Sunday, 02 June 2013
The Guardian (Nigeria).

AS the second largest oil-consuming nation – China – is set to commence the production of shale oil and gas, the international oil market is expected to come under more pressure soon.

Oil shale, also known as kerogen shale, is an organic-rich fine-grained sedimentary rock containing kerogen (a solid mixture of organic chemical compounds) from which liquid hydrocarbons called shale oil (not to be confused with tight oil - crude oil occurring naturally in shale) can be produced. Shale oil is a substitute for conventional crude oil; however, extracting shale oil from oil shale is more costly than the production of conventional crude oil both financially and in terms of its environmental impact.

Deposits of oil shale occur around the world, including major deposits in the United States (U.S.). Estimates of global deposits range from 2.8 to 3.3 trillion barrels of recoverable oil.

The imminent commencement of shale oil and gas exploration in China reverberated at the just-concluded Organisation of Oil Exporting Countries (OPEC) in Vienna, Austria, where the international oil cartel raised a committee to “study the likely impacts of the discovery on the international oil prices and the likely economic impacts on the oil-producing countries.”

Nigeria’s Minister of Petroleum Resources, Mrs. Diezani Alison-Madueke, revealed the setting up of the committee to The Guardian at the venue of the meeting in Vienna at the weekend.

The minister, who remains the only female voice among the member-nations, said the discovery of shale oil and gas had made exploration of the African market by Nigeria imperative.

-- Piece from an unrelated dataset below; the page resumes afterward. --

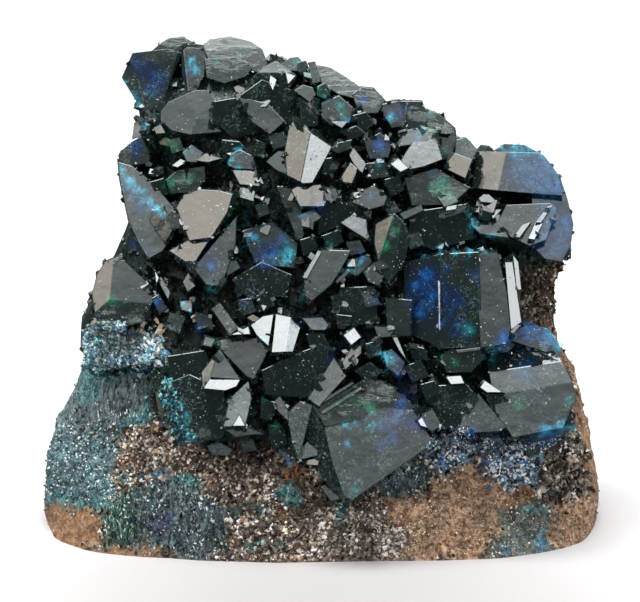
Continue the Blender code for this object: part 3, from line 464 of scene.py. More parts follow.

She said: “A committee has been set up to examine the impact of the shale oil production on our considerations in not too distant future. The shale oil discovery is a concern but we also respect the sovereignty and integrity of every country to provide sustainability in terms of their oil and gas, including their other hydrocarbon needs. I must say here that the discovery is also an opportunity for Africa as a continent to begin to look inwards with a view to creating an alternate market within the continent. We have a very great scope for energy in Africa.

“The demand is for product but there is a lot of refining existing with some coming up both within Africa and within the African region’s offshore. The issue now is that we must begin now to see the continent as an alternate market both in terms from both the supply and demand side.”

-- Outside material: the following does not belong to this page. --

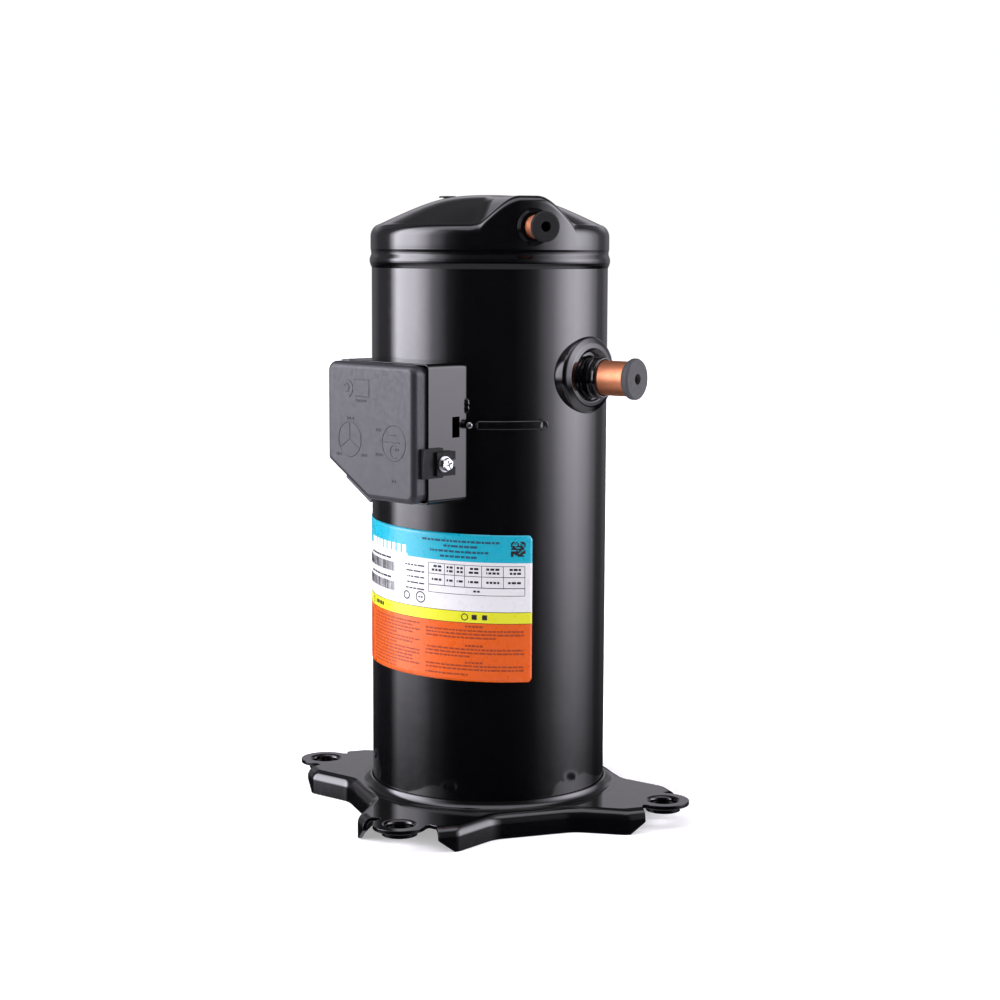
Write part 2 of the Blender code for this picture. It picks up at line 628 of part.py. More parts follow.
def terminal_header():
    """Steel cup with three insulated holes, and the pins that carry current through it."""
    place = BOX_FRAME @ Matrix.Translation((TERMINAL_X, TERMINAL_Z, 0.0))
    profile = mm([(0, 85.2), (17.6, 85.2), (18.4, 84.4), (18.4, 83.1), (16.2, 83.1), (16.2, 75), (14.6, 75),
                  (14.6, 81.8), (0, 81.8)])
    header = turned("terminal_header", profile, STEEL, place, PIECE_STEPS)
    for number, (x, y) in enumerate(PIN_PLACES, 1):
        place = BOX_FRAME @ Matrix.Translation((x, y, 0.0))
        hole = rod(f"pin_hole_{number}", 3.4 * MM, 60.0 * MM, 100.0 * MM, None, place, PIN_STEPS, True)
        combine(header, hole, "DIFFERENCE")
        ring(f"pin_seal_{number}", 1.9 * MM, 3.1 * MM, 80.8 * MM, 87.2 * MM, GLASS, place, PIN_STEPS)
        rod(f"terminal_pin_{number}", 1.6 * MM, 66.0 * MM, 97.5 * MM, COPPER, place, PIN_STEPS)


# --------------------------------------------------- label and shell fittings


def rating_label():
    """Thin film wrapped round the shell, stuck on slightly out of level."""
    mesh = bpy.data.meshes.new("rating_label")
    form = bmesh.new()
    columns = 24
    bmesh.ops.create_grid(form, x_segments=columns, y_segments=2, size=0.5)
    film = SHELL_RADIUS + GAP
    for vert in form.verts:
        turn = radians(LABEL_START + LABEL_SWEEP * (vert.co.x + 0.5))
        arc_length = SHELL_RADIUS * radians(-LABEL_SWEEP) * (vert.co.x + 0.5)
        height = LABEL_TOP + LABEL_SLOPE * arc_length - LABEL_HEIGHT * (0.5 - vert.co.y)
        vert.co = (film * cos(turn), film * sin(turn), height)
    form.to_mesh(mesh)
    form.free()
    smooth(mesh)
    label = add_object("rating_label", mesh, LABEL_FILM)
    skin = label.modifiers.new("film", "SOLIDIFY")
    skin.thickness = 0.4 * MM
    skin.offset = -1.0


def harness_strap():
    """Short bar welded to the shell beside the terminal box, and its stud."""
    inner = SHELL_RADIUS + GAP
    outer = inner + 3.2 * MM
    start, end = -116.0, -83.5
    points = arc((0.0, 0.0), inner, start, end, 8) + arc((0.0, 0.0), outer, end - 1.2, start + 1.2, 8)
    flat("harness_strap", [points], 275.6 * MM, 281.8 * MM, BLACK_PAINT)
    rod("strap_stud", 2.2 * MM, SHELL_RADIUS + 0.6 * MM, SHELL_RADIUS + 4.4 * MM, ZINC,
        radial_frame(-118.2, 278.6 * MM), PIN_STEPS)


# ---------------------------------------------------------------- scroll set

def involute_wall(turn):
    """Outline of a spiral wall of even thickness, turned about Z by an angle in degrees."""
    steps = int((WRAP_END - WRAP_START) / (2.0 * pi) * WRAP_STEPS_PER_TURN)
    outside, inside = [], []
    half = WRAP_WALL / 2.0 / INVOLUTE_BASE
    for i in range(steps + 1):
        angle = WRAP_START + (WRAP_END - WRAP_START) * i / steps
        for side, points in ((half, outside), (-half, inside)):
            reach = angle + side
            x = INVOLUTE_BASE * (cos(angle) + reach * sin(angle))
            y = INVOLUTE_BASE * (sin(angle) - reach * cos(angle))
            points.append((x * cos(radians(turn)) - y * sin(radians(turn)),
                           x * sin(radians(turn)) + y * cos(radians(turn))))
    return outside + list(reversed(inside))


ORBIT_SHIFT = Matrix.Translation((ORBIT, 0.0, 0.0))


def orbiting_scroll():
    """Moving scroll: a floor, a wall standing on it, a hub under it and two pockets for the ring's keys."""
    profile = mm([(0, 354), (60, 354), (60, 346), (19.2, 346), (19.2, 330.6), (13.6, 330.6), (13.6, 345),
                  (0, 345)])
    scroll = turned("orbiting_scroll", profile, CAST_IRON, ORBIT_SHIFT, PIECE_STEPS)
    wrap = flat("orbiting_wrap", [involute_wall(0.0)], 353.0 * MM, 376.0 * MM, None, ORBIT_SHIFT, True)
    combine(scroll, wrap, "UNION")
    for side in (-1, 1):
        half_width = 3.5 * MM + 2.0 * ORBIT + GAP
        ends = sorted((side * 40.0 * MM, side * 70.0 * MM))
        low = (-half_width, ends[0], 340.0 * MM)
        high = (half_width, ends[1], 350.2 * MM)
        name = f"key_pocket_{side + 2}"
        combine(scroll, block(name, low, high, None, ORBIT_SHIFT, True), "DIFFERENCE")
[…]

Alison-Madueke stressed that Nigeria would continue to explore Asia but was quick to add: “Asia has always been an alternate market for quite a long time and it will remain so for the future. It is very clear that Asia itself will keep having growing energy needs for quite a while to come. But we must remember that China itself is likely to discover shale gas and oil pretty soon.”

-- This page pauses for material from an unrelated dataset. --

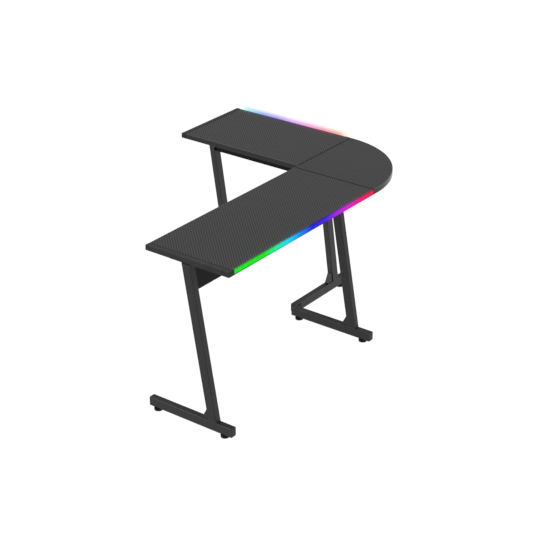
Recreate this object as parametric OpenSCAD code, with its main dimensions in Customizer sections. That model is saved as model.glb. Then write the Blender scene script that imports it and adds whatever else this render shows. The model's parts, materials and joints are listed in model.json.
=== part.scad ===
// L-shaped corner desk: two straight wings joined by a rounded corner top,
// on four slanted-leg frames, with a light bar let into the outer edge of each wing.
// The inner corner of the L is the drawing's reference; place() moves it so that
// the finished desk stands on z = 0, centred on its own bounding box.

/* [Desktop] */
// Height of the desktop above the floor
desk_h = 750; // [700:5:800]
// Length of the near wing from the inner corner to its free end
near_len = 990; // [800:10:1200]
// Length of the far wing from the inner corner to its free end
far_len = 662; // [560:2:900]
// Front-to-back depth of each wing
wing_depth = 415; // [400:5:430]
// How far the far wing's inner edge is set back from the inner corner
far_setback = 24; // [16:1:30]
// Thickness of the boards
board_t = 23; // [22:1:26]
// Width of the moulded trim on each free end
trim_w = 25; // [20:1:25]
// Thickness of the edge band on the long inner edges and the arc
band_t = 2; // [1:0.5:3]
// Width of the gap between neighbouring boards
seam_gap = 2.5; // [1:0.5:3]

/* [Leg frames] */
// Length of a foot bar over its end caps
bar_len = 426; // [415:1:430]
// Height of the frame tube as it lies in the foot bar
tube_h = 40; // [35:1:45]
// Width of a leg's front face
leg_w = 42; // [36:1:46]
// Thickness of the frame tube across the frame
tube_w = 30; // [25:1:35]
// Wall thickness of the frame tube
tube_wall = 1.5; // [1.2:0.1:2]
// Distance from the inner end of the foot bar to the middle of the leg's top
leg_top_at = 213; // [205:1:225]
// Lean of the legs from the vertical
leg_lean = 9.9; // [8:0.1:11]
// Thickness of the leg plates under the boards
plate_t = 4; // [3:0.5:5]
// Width of the gusset along the foot bar
gusset_w = 33; // [25:1:40]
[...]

Meanwhile, going by the utterance from the Secretary-General of OPEC, Abdullah al-Badri, the emergence of a new scribe may not be determined solely by regional consideration, but the combination of experience and educational qualification will play equal measure.

While he revealed that discussions were still ongoing in an attempt at finding a suitable scribe for the oil cartel, he insisted that the scribe that would emerge must be a qualified one.

He added: “Yes, there are discussions among member- countries pertaining to the secretary-general but such a secretary-general must be a qualified person, serious and must have the experience.”

Because the international oil market fundamentals are expected to swing significantly, member-countries are admonished to, “if required, take steps to ensure market balance and reasonable price levels for producers and consumers, and member-countries reiterated their readiness to rapidly respond to developments that might place oil market stability in jeopardy.

“Therefore, member-countries are enjoined to adhere strictly to the existing production ceiling of 30 million barrels per day.”